Sebi allows banks, insurers to invest in arms of IFSC-based exchanges
Sebi has also allowed commodity bourses and public financial institutions to invest in subsidiaries of stock exchanges, clearing corporations at IFSCs
India’s market regulator has allowed banks, insurers, commodity bourses and public financial institutions (FIs) to invest in subsidiaries of stock exchanges and clearing corporations at international financial services centres (IFSCs) such as the one at Gandhinagar in Gujarat.
Late on Thursday, the Securities and Exchange Board of India (Sebi) said any domestic or foreign bourse can form a subsidiary to provide stock exchange services in an IFSC, provided it holds at least a 51% stake in such a unit.
The remaining stake can be held by any other stock exchange, depository, bank, insurer, commodity derivatives exchange or a public FI.
No such entity can hold more than a 15% stake on its own.

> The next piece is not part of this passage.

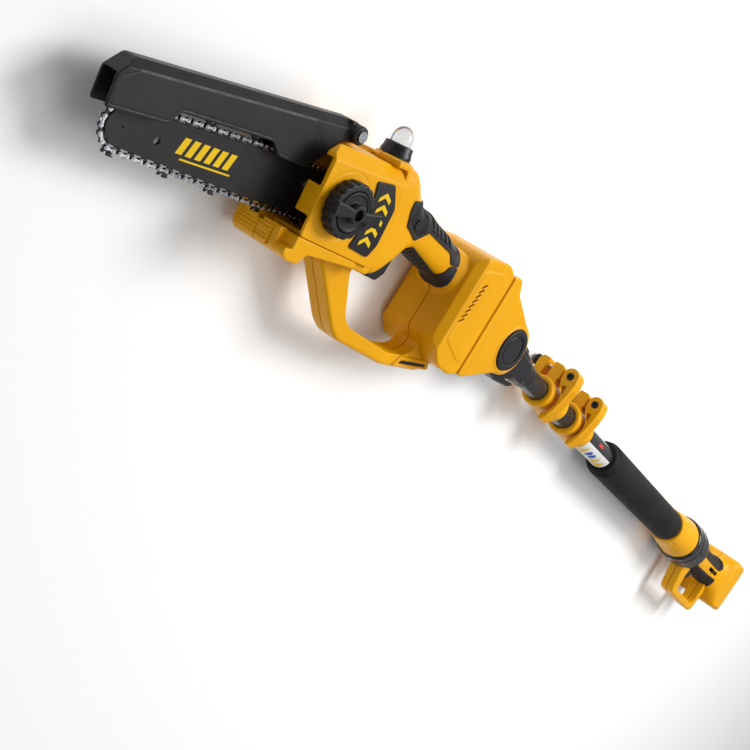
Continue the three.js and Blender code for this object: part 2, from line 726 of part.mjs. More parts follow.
function sprocketCover() {
  const body = plateY(outline(COVER_OUTLINE, 3), COVER_FACE_Y, BAR_WALL_Y - GAP, 0);
  const chamfer = plateX(outline([[COVER_FACE_Y - 1, 117], [COVER_FACE_Y + 11, 130], [COVER_FACE_Y - 1, 130]]), -400, -260);
  const room = plateY(outline(offset(COVER_OUTLINE, -3), 3), COVER_FACE_Y + 3, BAR_WALL_Y + 1);
  const chainMouth = box(-380, -368, -7, BAR_WALL_Y + 1, 52.6, 112);
  const guardMouth = box(-380, -370, -11, BAR_WALL_Y + 1, 98, 118);
  const knobHole = rodY(KNOB.x, KNOB.z, 13.3, COVER_FACE_Y - 1, COVER_FACE_Y + 4, ROUND);
  return cut(body, chamfer, room, chainMouth, guardMouth, knobHole);
}

function motorCover() {
  const plate = plateY(outline(offset(MOTOR_OUTLINE, -1.5), 5), MOTOR_REAR_Y + GAP, MOTOR_COVER_Y, 1.2);
  const slots = Array.from({ length: 5 }, (_, i) => box(-330 + i * 11, -325 + i * 11, 20, 40, 66, 94));
  return cut(plate, ...slots);
}

function frontChin() {
  const ribs = Array.from({ length: 5 }, (_, i) => box(-390, -383.5, -32 + i * 6, -29.5 + i * 6, 34, 47));
  return cut(plateY(outline(CHIN_OUTLINE, 2), COVER_FACE_Y, -SPLIT), ...ribs);
}

// ---------------------------------------------------------------- bar, chain and guard

// The chain's closed path in the xz plane, moved outwards by a distance.
function chainPath(out) {
  return [
    ...arc(NOSE.x, NOSE.z, NOSE.r + out, 90, 270, 10),
    [-400, 57 - out],
    [-336, 57 - out],
    ...arc(SPROCKET.x, SPROCKET.z, SPROCKET.r + out, -90, 90, 6),
    [-336, 101 + out],
    [-400, 103.5 + out],
  ];
}

function guideBar() {
  const edge = 3.3; // the bar's edge lies this far inside the chain's centre line
  const bar = outline([
    ...arc(NOSE.x, NOSE.z, NOSE.r - edge, 90, 270, 10),
    [-400, 57 + edge],
    [-336, 57 + edge],
    [-322, 72],
    [-322, 88],
    [-336, 101 - edge],
    [-400, 103.5 - edge],
  ]);
  bar.holes.push(outline(arc(-511, 79, 3, 0, 324, 9)));
  bar.holes.push(outline([[-358, 79.7], [-331, 79.7], [-331, 88.3], [-358, 88.3]]));
  return plateY(bar, -BAR_HALF_THICKNESS, BAR_HALF_THICKNESS);
}

function sawChain() {
  const belt = outline(chainPath(3.2));
  belt.holes.push(outline(chainPath(-2.8)));
  return plateY(belt, -CHAIN_HALF_WIDTH, CHAIN_HALF_WIDTH);
}

function tipGuard() {
  const side = outline(
    [
      [-581, 88],
      [-526, 90],
      [-519, 101],
      [-425, 106],
      [-414, 95],
      [-378, 95],
      [-378, 131.5],
      [-333, 132.5],
      [-328, 139],
      [-331, 146],
      [-341, 148],
      [-570, 127],
    ],
    2,
  );
  const channel = outline([
    [-600, 60],
    [-600, 120],
    [-570, 123],
    [-356, 142.5],
    [-355, 160],
    [-320, 160],
    [-320, 60],
  ]);
  const boss = rodY(GUARD_HINGE.x, GUARD_HINGE.z, 8, -19, -11);
  const pinHole = rodY(GUARD_HINGE.x, GUARD_HINGE.z, 3 + GAP, -20, 20);
  return cut(join(plateY(side, -12, 8), boss), plateY(channel, -9.5, 5.5), pinHole);
}

function cuttingGear() {
  const pin = join(
    rodY(GUARD_HINGE.x, GUARD_HINGE.z, 3, -21, 9.5),
    rodY(GUARD_HINGE.x, GUARD_HINGE.z, 5, -21, -19 - GAP),
  );
  const stud = join(
    rodY(KNOB.x, KNOB.z, 4, -44, 9),
    rodY(KNOB.x, KNOB.z, 8, 6.2 + GAP, 9),
    rodY(KNOB.x, KNOB.z, 10, BAR_HALF_THICKNESS + GAP, BAR_WALL_Y - GAP),
  );
  const sprocketTeeth = Array.from({ length: 24 }, (_, i) =>
    polar(SPROCKET.x, SPROCKET.z, i % 4 < 2 ? 8.6 : 6.6, i * 15),
  );
  const sprocket = cut(plateY(outline(sprocketTeeth), -2.2, 2.2), rodY(SPROCKET.x, SPROCKET.z, 3.3, -5, 5));
  return [
    piece("guide_bar", guideBar(), darkSteel),
    piece("saw_chain", sawChain(), steel),
    piece("tip_guard", tipGuard(), black),
    piece("guard_pin", pin, steel),
    piece("bar_stud", stud, steel),
    piece("drive_sprocket", sprocket, steel),
  ];
}

// ---------------------------------------------------------------- motor

function motor() {
  const rotor = turnedY(SPROCKET.x, SPROCKET.z, [
    [-6, 0],
    [-6, 3],
    [11, 3],
    [11, 12.4],
    [22, 12.4],
    [22, 3],
    [25, 3],
    [25, 0],
  ]);
  const stator = turnedY(SPROCKET.x, SPROCKET.z, [[10.5, 13], [10.5, 21], [24, 21], [24, 13]]);
  const bearing = turnedY(SPROCKET.x, SPROCKET.z, [[6.5, 3.3], [6.5, 8], [10, 8], [10, 3.3]], SMALL_ROUND);
  return [
    piece("rotor", rotor, steel),
    piece("motor_stator", stator, copper),
    piece("shaft_bearing", bearing, steel),
  ];
}

// ---------------------------------------------------------------- knob, buttons, bulb and pads

function knobs() {
  const scallops = Array.from({ length: 60 }, (_, i) =>
    polar(KNOB.x, KNOB.z, KNOB.r - (i % 3 === 0 ? 1.6 : 0), i * 6),
  );
  const ring = outline(scallops);
  ring.holes.push(outline(arc(KNOB.x, KNOB.z, 18.2, 0, 342, 19)));
  const hub = rodY(KNOB.x, KNOB.z, 12.5, -44, -30, ROUND);
  const dial = rodY(KNOB.x, KNOB.z, 17.5, -51, -40, ROUND);
  const wing = plateY(
    outline([[-28, -5.5], [-8, -4.5], [8, -4.5], [28, -5.5], [28, 5.5], [8, 4.5], [-8, 4.5], [-28, 5.5]], 3),
    -57,
    -50.6,
    1,
  ).translate(KNOB.x, 0, KNOB.z);
  const threadHole = rodY(KNOB.x, KNOB.z, 4 + GAP, -45, -20);
  return [
    piece("tension_ring", plateY(ring, -50, COVER_FACE_Y - GAP), black),
    piece("lock_knob", cut(join(hub, dial, wing), threadHole), black),
  ];
}

function sawControls() {
  const trigger = outline([[-243, 60], [-243, 37], [-238, 29], [-222, 27], [-213, 35], [-208, 60]], 3);
  const bulb = turnedZ(BULB_X, [[138, 0], [138, 9.8], [150, 9.8], [155.5, 8.4], [159.5, 5], [161, 0]]);
  const ring = turnedZ(BULB_X, [[134 + GAP, 10.4], [134 + GAP, 14.5], [138, 14.5], [145, 13], [145, 10.4]]);
  return [
    piece("saw_trigger", plateY(trigger, -6, 6, 1.5), black),
    piece("lock_off_button", rodY(-226, 88, 5, -28, -15), black),
    piece("oil_bulb", bulb, clear),
    piece("bulb_ring", ring, black),
  ];
}

function sawFittings() {
  const badge = outline(
    [[-317, 54], [-290, 50], [-284, 62], [-283, 96], [-296, 115], [-318, 113], [-314, 100], [-313, 70]],
    3,
  );
  const upper = plateY(outline([[-206, 88], [-206, 115], [-140, 95], [-140, 66]]), -40, 40);
  const lower = plateY(outline([[-204, 73], [-140, 54], [-140, 30], [-204, 45]]), -40, 40);
  return [
    piece("badge_plate", plateY(badge, -39.6, COVER_FACE_Y - GAP), black),
    piece("motor_cover", motorCover(), yellow),
    piece("front_chin", frontChin(), yellow),
    piece("sprocket_cover", sprocketCover(), yellow),
    piece("saw_pad_top", softPad(SAW_STATIONS.slice(3, 6), 2, upper), rubber),
    piece("saw_pad_bottom", softPad(SAW_STATIONS.slice(3, 6), 2, lower), rubber),
    piece("saw_switch", box(-240, -208, -8, 8, 69, 92), black),
    piece("control_board", fromAdapterFrame(box(-117, -114, -20, 20, -28, 48)), board),
    piece("saw_contacts", fromAdapterFrame(box(-98, -90, -14, 14, -5, 30)), black),
  ];
}

// ---------------------------------------------------------------- assembly

function tilted(degrees, pieces) {
  const group = new THREE.Group();
  group.rotation.y = -THREE.MathUtils.degToRad(degrees);
  group.add(...pieces);
  return group;
}

const pole = [
  ...poleTubes(),
  ...clamp(1, CLAMP_1_X, INNER_TUBE_R, MIDDLE_TUBE_R),
  ...clamp(2, CLAMP_2_X, MIDDLE_TUBE_R, OUTER_TUBE_R),
  ...poleSleeves(),
  ...rearHandle(),
  ...knuckle(),
];
const saw = [
  ...sawShells(),
  ...cuttingGear(),
  ...motor(),
  ...knobs(),
  ...sawControls(),
  ...sawFittings(),
];

const poleFrame = new THREE.Group();
poleFrame.add(...pole, tilted(ADAPTER_TILT, adapter()), tilted(SAW_TILT, saw));

// The object lies on its motor side, with its origin under the middle of its box.
poleFrame.rotation.x = -Math.PI / 2;
const poleSaw = new THREE.Group();
poleSaw.add(poleFrame);
const extent = new THREE.Box3().setFromObject(poleSaw, true);
const middle = extent.getCenter(new THREE.Vector3());
poleFrame.position.set(-middle.x, -middle.y, -extent.min.z);

export default poleSaw;
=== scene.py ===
import json
from functools import partial
from math import copysign, cos, dist, pi, radians, sin

import bmesh
import bpy
from mathutils import Matrix, Vector


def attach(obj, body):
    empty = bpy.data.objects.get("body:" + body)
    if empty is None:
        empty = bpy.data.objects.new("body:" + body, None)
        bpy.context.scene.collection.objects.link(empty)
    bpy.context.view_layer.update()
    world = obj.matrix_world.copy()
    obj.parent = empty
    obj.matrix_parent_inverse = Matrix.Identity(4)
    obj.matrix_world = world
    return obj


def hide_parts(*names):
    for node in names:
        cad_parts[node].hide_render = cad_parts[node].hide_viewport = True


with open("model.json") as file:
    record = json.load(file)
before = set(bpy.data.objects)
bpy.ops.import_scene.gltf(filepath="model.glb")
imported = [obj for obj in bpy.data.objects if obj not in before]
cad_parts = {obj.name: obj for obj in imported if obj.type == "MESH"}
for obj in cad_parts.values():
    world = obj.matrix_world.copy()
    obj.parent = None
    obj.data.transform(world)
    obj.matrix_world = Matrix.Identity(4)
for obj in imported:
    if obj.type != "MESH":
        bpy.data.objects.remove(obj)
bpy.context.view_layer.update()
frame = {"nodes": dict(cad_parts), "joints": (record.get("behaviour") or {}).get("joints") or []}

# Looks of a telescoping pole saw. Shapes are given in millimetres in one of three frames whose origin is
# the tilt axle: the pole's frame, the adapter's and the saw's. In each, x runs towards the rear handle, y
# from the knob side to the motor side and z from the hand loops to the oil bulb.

SCENE = bpy.context.scene
NODES = frame["nodes"]
JOINTS = {joint["name"]: joint for joint in frame["joints"]}
AXLE = Vector(JOINTS["head_tilt"]["pos_m"])
MM = 0.001
BEYOND = 2000  # farther out than any shape
SPLIT = 0.15  # half the gap between the two halves of a casing
ROUND = 96  # facets of a large round body
TIP = 1e-6  # a smaller radius is a point on the axis
ADAPTER_TILT, SAW_TILT = 8, 17  # degrees from the pole's frame


def tilted_frame(degrees):
    """From millimetres in a frame turned about the tilt axle to metres in the row frame."""
    c, s = MM * cos(radians(degrees)), MM * sin(radians(degrees))
    rows = ((c, 0, -s, AXLE.x), (s, 0, c, AXLE.y), (0, -MM, 0, AXLE.z), (0, 0, 0, 1))
    return Matrix(rows)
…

The market regulator also framed similar rules for subsidiaries of clearing corporations wanting to launch services at IFSC.

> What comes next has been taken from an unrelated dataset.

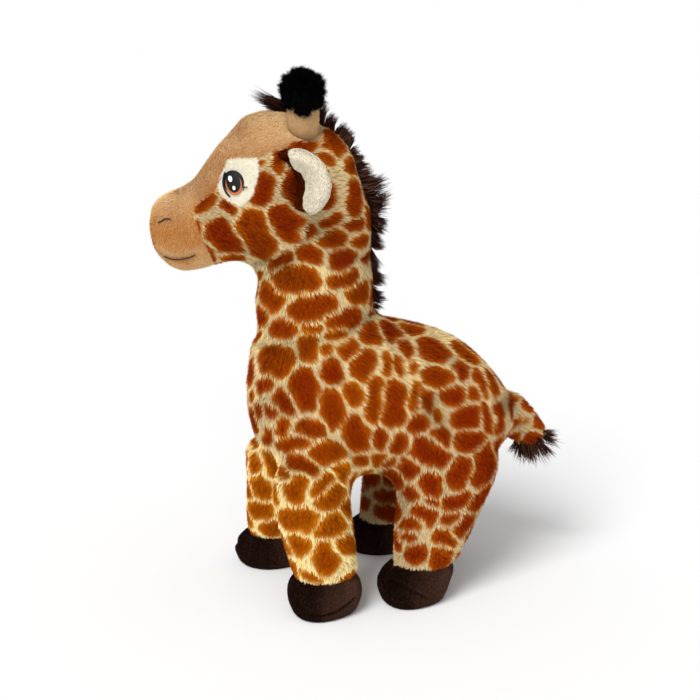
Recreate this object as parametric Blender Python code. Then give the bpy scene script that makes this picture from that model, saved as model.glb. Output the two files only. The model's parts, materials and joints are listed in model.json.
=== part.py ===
"""Plush giraffe, standing, 0.40 m tall: sewn skins round stuffing, with hooves, ears, horns, mane and tail.

Metres, +Z up. The giraffe faces -Y and its left side is +X. The origin is on the floor, below the middle
of the toy's box. Heights are measured from the floor. Places along the body are measured from GIRAFFE_MIDDLE,
which the first empty carries, and places on the head from the axis on which the head turns.
"""
import math

import bmesh
import bpy
import numpy as np
from mathutils import Matrix, Vector

for leftover in list(bpy.data.objects):
    bpy.data.objects.remove(leftover, do_unlink=True)

# Frame: how far the lines that the body is drawn on lie from the middle of the toy's box
GIRAFFE_MIDDLE = Vector((-0.0022, 0.0261, 0.0))

# Fabric and clearances
PLUSH_THICKNESS = 0.0040
VELBOA_THICKNESS = 0.0024
SEAM_GAP = 0.0003
STUFFING_GAP = 0.0008
JOINT_GAP = 0.0008
CUT_OVERRUN = 0.010

# Torso: a bag that bends from the upright neck opening to the level back
TORSO_LENGTH = 0.2110
TORSO_HEIGHT = 0.1260
TORSO_WIDTH = 0.1120
CHEST_Y = -0.0725
BELLY_Z = 0.0880
TORSO_SQUARENESS = 2.08

# Neck: a tube on a ball that sits in the torso's opening
NECK_AXIS_Y = -0.0190
NECK_PIVOT_Z = 0.2180
NECK_DEPTH = 0.0890
NECK_WIDTH = 0.0780
THROAT_Z = 0.2580

# Head: a ball with cheeks and a muzzle in front, and the nape behind, turned a little to its right
HEAD_TURN_AT_REST = math.radians(-15.5)
HEAD_LENGTH = 0.1410
HEAD_HEIGHT = 0.1160
HEAD_WIDTH = 0.0860
HEAD_BACK_REACH = -0.0175
CHIN_DROP = 0.0070
HEAD_SQUARENESS = 2.15
NAPE_HEIGHT = 0.1050
NAPE_DEPTH = 0.0890
NAPE_WIDTH = 0.0780

# Eyes: embroidered ovals on cream patches
EYE_REACH = 0.0592
EYE_RISE = 0.0620
EYE_LENGTH = 0.0145
EYE_HEIGHT = 0.0190
EYE_THICKNESS = 0.0011
EYE_TILT = math.radians(-9.0)

# Ears: cupped leaves on a round root
EAR_ROOT_SIDE = 0.0425
EAR_ROOT_REACH = 0.0110
EAR_ROOT_RISE = 0.0700
EAR_ROOT_RADIUS = 0.0036
EAR_ROOT_HEIGHT = 0.0200
EAR_LENGTH = 0.0370
EAR_HALF_HEIGHT = 0.0300
EAR_CUP_RADIUS = 0.0300
EAR_SWEEP = math.radians(32.0)
EAR_RISE = math.radians(5.0)
EAR_ROLL = math.radians(21.0)
EAR_OUTER_THICKNESS = 0.0030
EAR_LINING_THICKNESS = 0.0026
EAR_ROOT_LATITUDES = (60.0, 30.0, 0.0)

# Horns: stuffed stems with pompoms, seated as balls in the crown
HORN_SIDE = 0.0200
HORN_REACH = 0.0086
HORN_RISE = 0.1020
HORN_RADIUS = 0.0122
HORN_LENGTH = 0.0180
HORN_SPLAY = math.radians(9.0)
POMPOM_RADIUS = 0.0163
POMPOM_SEAT_DEPTH = 0.0050
HORN_BALL_LATITUDES = (66.0, 44.0, 22.0, 0.0)

# Mane: a strip of long pile along the middle seam
MANE_ROOT_WIDTH = 0.0070
MANE_TIP_WIDTH = 0.0030
MANE_ROOT_DEPTH = 0.0030
MANE_REACH = 0.0150
LOCK_PITCH = 0.0085
LOCK_LEAN = 0.0030
NOTCH_SHARE = 0.55
MANE_END_CLEARANCE = 0.0015
FORELOCK_STATIONS = 6
NECK_LINE_STATIONS = 4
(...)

For depositories, the rules for setting up subsidiaries at IFSC will be a bit easier as they need not hold a majority ownership. Up to a 49% stake in an IFSC-based depository can be held by any domestic or foreign depository, stock exchange or clearing corporation, as per the Sebi rules.

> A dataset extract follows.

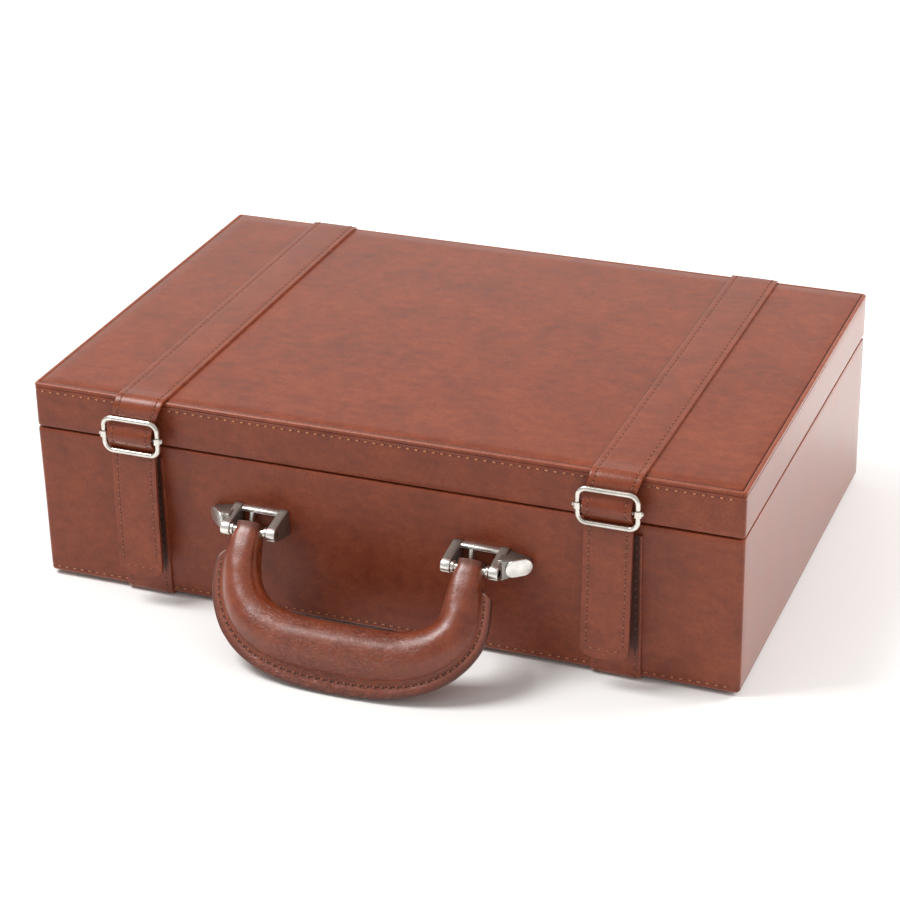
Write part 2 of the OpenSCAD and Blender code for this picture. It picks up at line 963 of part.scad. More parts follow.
// Ribbon loops that lift the upper tray
module tray_pull_tabs() {
    tab_t = 1;
    tab_w = 20;
    stands_up = 3;
    tab_x = inner_w / 2 - lining_t - lift_play - tray_wall_t - tab_t / 2;
    tab_h = upper_top_z - upper_deck_z + stands_up;
    color("maroon")
        for (s = [-1, 1])
            translate([s * tab_x, 0, upper_deck_z + tab_h / 2])
                cube([tab_t, tab_w, tab_h], center = true);
}

base_core();
base_cover();
base_lining();
base_strap(-1);  // base_strap_left
base_strap(1);  // base_strap_right
base_magnet(-1);  // base_magnet_left
base_magnet(1);  // base_magnet_right
handle_bracket(-1);  // handle_bracket_left
handle_bracket(1);  // handle_bracket_right
bracket_screws();
backing_plates();
handle_pin(-1);  // handle_pin_left
handle_pin(1);  // handle_pin_right
lower_tray();
hinge_leaf_base();
hinge_pin();
hinge_screws_base();
lid_core();
lid_top_cover();
lid_side_cover();
lid_lining();
lid_pad();
lid_strap(-1);  // lid_strap_left
lid_strap(1);  // lid_strap_right
hinge_leaf_lid();
hinge_screws_lid();
strap_tail(-1);  // strap_tail_left
buckle_frame(-1);  // buckle_frame_left
buckle_bar(-1);  // buckle_bar_left
tail_magnet(-1);  // tail_magnet_left
strap_tail(1);  // strap_tail_right
buckle_frame(1);  // buckle_frame_right
buckle_bar(1);  // buckle_bar_right
tail_magnet(1);  // tail_magnet_right
handle_cover();
handle_core();
handle_washers();
upper_tray();
tray_pull_tabs();
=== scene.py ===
# %% [markdown]
# # A leather poker chip case
# The real case is a board box wrapped in leather, with two straps that buckle over the front and
# a padded handle on two cast brackets. A CAD model of it is already packed, with every hinge and
# slide in place, and this script builds the visible leather, metal and cloth around that model.
# The CAD parts could be rebuilt here too, but then nothing would hold the two models together,
# so they are loaded first and everything else takes its place and size from them.

import json
from math import atan2, cos, exp, pi, radians, sin, sqrt, tan

import bmesh
import bpy
from mathutils import Matrix, Vector, noise


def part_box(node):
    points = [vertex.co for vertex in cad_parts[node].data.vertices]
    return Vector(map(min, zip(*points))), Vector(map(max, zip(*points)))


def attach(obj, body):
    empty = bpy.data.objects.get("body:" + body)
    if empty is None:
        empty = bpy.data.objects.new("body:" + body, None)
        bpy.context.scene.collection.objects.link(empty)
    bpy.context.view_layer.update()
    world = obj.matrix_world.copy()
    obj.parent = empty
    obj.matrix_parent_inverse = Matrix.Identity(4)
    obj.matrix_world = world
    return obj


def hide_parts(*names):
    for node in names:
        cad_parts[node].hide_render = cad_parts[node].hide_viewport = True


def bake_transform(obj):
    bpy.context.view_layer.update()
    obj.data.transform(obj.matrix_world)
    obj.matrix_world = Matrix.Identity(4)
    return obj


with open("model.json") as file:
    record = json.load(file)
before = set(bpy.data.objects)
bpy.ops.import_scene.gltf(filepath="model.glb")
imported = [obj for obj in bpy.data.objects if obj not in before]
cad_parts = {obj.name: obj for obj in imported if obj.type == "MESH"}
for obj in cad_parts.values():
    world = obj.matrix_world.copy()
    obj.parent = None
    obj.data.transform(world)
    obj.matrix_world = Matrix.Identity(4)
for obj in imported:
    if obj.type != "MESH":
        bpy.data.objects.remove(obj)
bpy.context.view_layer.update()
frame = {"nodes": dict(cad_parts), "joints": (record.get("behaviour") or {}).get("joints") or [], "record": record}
MM = 0.001

# %% [markdown]
# ## Driving sizes
# Shapes below are drawn in millimetres, because a leather worker thinks in them, and each mesh is
# scaled to metres once, at the very end. The sizes could be typed in again from the drawing, but a
# copied number goes stale. Here they are read from the boxes of the CAD nodes.

# %% Read the sizes from the frame
def box_mm(node):
    """Lowest and highest corner of a CAD node, in millimetres."""
    low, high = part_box(node)
    return low / MM, high / MM


def joint_point(name):
    """A joint's place, in millimetres."""
    found = next(j for j in frame["joints"] if j["name"] == name)
    return Vector(found["pos_m"]) / MM


base_low, base_high = box_mm("base_cover")
side_low = box_mm("lid_side_cover")[0]
top_high = box_mm("lid_top_cover")[1]
CASE_W = base_high.x - base_low.x
CASE_D = base_high.y - base_low.y
FRONT = base_low.y
BACK = base_high.y
BASE_TOP = base_high.z
LID_RIM = side_low.z
LID_TOP = top_high.z
PARTING = (BASE_TOP + LID_RIM) / 2
EDGE_R = 2.5
WALL = 10.5
hinge = joint_point("lid_hinge")
print(f"case {CASE_W:.0f} x {CASE_D:.0f} x {LID_TOP:.0f} mm, lid opens at z = {PARTING:.1f} mm")

# %% [markdown]
# ## Two helpers for shapes
# Most of this case is made of strips and skins: a strap is a flat strip bent along a route, and the
# leather round the base is a flat band bent round a rectangle. Each could be pushed and pulled by
# hand, but a flat grid whose points are moved by one rule is quicker to make, has even quads and is
# easy to change. The first helper does that. The second turns a finished bmesh into an object: it
# scales it to metres, marks creases sharper than a given angle, and hands it to a CAD body.

# %% The grid helper and the finishing helper
def bent_grid(columns, rows, place):
    """A flat grid of quads whose point (column, row) goes to place(column, row)."""
    bm = bmesh.new()
    bmesh.ops.create_grid(bm, x_segments=columns, y_segments=rows, size=0.5)
    low_x = min(v.co.x for v in bm.verts)
    low_y = min(v.co.y for v in bm.verts)
    size_x = max(v.co.x for v in bm.verts) - low_x
    size_y = max(v.co.y for v in bm.verts) - low_y
    for v in bm.verts:
        column = round((v.co.x - low_x) / size_x * columns)
        row = round((v.co.y - low_y) / size_y * rows)
        v.co = Vector(place(column, row))
    bmesh.ops.remove_doubles(bm, verts=bm.verts, dist=0.002)
    bmesh.ops.dissolve_degenerate(bm, edges=bm.edges, dist=0.001)
    return bm


def smooth(t):
    t = min(1, max(0, t))
    return t * t * (3 - 2 * t)


def peak(distance, width):
    """1 where distance is 0, fading to nothing over about two widths."""
    return exp(-((distance / width) ** 2))


def close_holes(bm, where=lambda co: True):
    """Fills the open loops whose points all pass a test."""
    rim = [e for e in bm.edges if e.is_boundary and all(where(v.co) for v in e.verts)]
    bmesh.ops.holes_fill(bm, edges=rim, sides=0)
    bmesh.ops.recalc_face_normals(bm, faces=bm.faces)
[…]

Also, any market intermediary (except trading or clearing member) may offer its financial services in an IFSC without forming a separate company if the intermediary is already registered with Sebi and takes the regulator’s approval before starting operations.
After announcing the primary rules in 2015, Sebi has been steadily making efforts to promote the concept of IFSCs in India. In January, the market regulator had allowed registered foreign investors to freely trade on India’s IFSC-based exchanges without applying for a fresh registration to do so.
Sebi had said that if any eligible foreign investor is not registered as a foreign portfolio investors with the regulator, but wants to operate in an IFSC, such an entity can do so by opening an account with a bank and accepting the due diligence carried out by the bank.
In January Asia’s oldest bourse, BSE, launched its new international trading platform—India International Exchange—at IFSC in Gujarat International Finance Tec-City. Last month, BSE’s younger rival National Stock Exchange launched its own platform at the centre.